Secret Service reportedly tried to interfere in an investigation into Hunter Biden’s gun, which went temporarily missing after his late brother’s wife and his then-love interest threw it away in a trash can near a grocery store in 2018, a new report from Politico suggests.

Hallie Biden allegedly rummaged through Hunter’s truck, where she discovered and subsequently trashed his .38 revolver due to “suspicions she had.” Later, when Hallie returned to the scene to recover the gun as Joe Biden’s son instructed her to do, it was nowhere to be found.
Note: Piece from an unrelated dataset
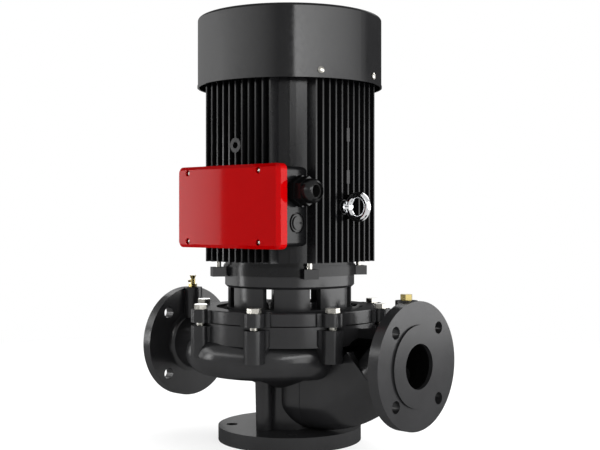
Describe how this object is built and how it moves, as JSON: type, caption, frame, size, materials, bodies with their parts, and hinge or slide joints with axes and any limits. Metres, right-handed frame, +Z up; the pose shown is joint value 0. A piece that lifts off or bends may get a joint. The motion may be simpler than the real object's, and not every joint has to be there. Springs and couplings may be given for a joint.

When Hallie notified the grocery store of the missing gun, the manager called the police.

“The missing gun caused heightened concern, according to the police report, because the grocery store sits across the street from Alexis I. du Pont High School,” Politico reported.

Shortly after police and the FBI, which was keeping an eye on Hunter for potential tax crimes in an investigation that is still ongoing, arrived on the scene to question the couple and others, two Secret Service agents equipped with “badges and identification cards” reportedly visited the gun store where Hunter purchased the revolver earlier that month and demanded the owner turn over the Firearms Transaction Record used during Hunter’s purchase.

The store owner, however, held onto the records until the Bureau of Alcohol, Tobacco, Firearms, and Explosives, which was authorized to review them, could get to them because the owner “suspected that the Secret Service officers wanted to hide Hunter’s ownership of the missing gun in case it were to be involved in a crime,” according to multiple people with a “firsthand knowledge of the episode.” A Secret Service agent also reportedly briefed another source about the event later.

The Secret Service denies any official involvement in the situation and noted that the Biden family’s protection spanned from 2009 to 2017 and did not restart until early 2020, but law enforcement officials said that Secret Service in Wilmington, Delaware, and Philadelphia “kept an informal hand in maintaining the former vice president’s security,” organizing a police presence for at least one of Biden’s appearances in 2019.

The White House also denied any knowledge of or involvement in the incident, citing the same reasons as the Secret Service.

“President Biden did not have any knowledge of, or involvement in, the Secret Service’s alleged role in this incident, and neither he nor any family member was a protectee at that time,” a spokesman told Politico.

When asked by a law enforcement official on the scene if “he had called his father about the incident before he arrived,” Hunter claimed he had “never called my dad for anything.”

Weeks before the 2020 presidential election, a report from the New York Post detailed emails from Hunter’s laptop that showed him “leveraging his connection to his father in a bid to boost his pay from a Ukrainian natural gas company, according to an email he sent around the time he joined the firm’s corporate board,” a story that was largely suppressed by Big Tech oligarchs and corporate media news outlets.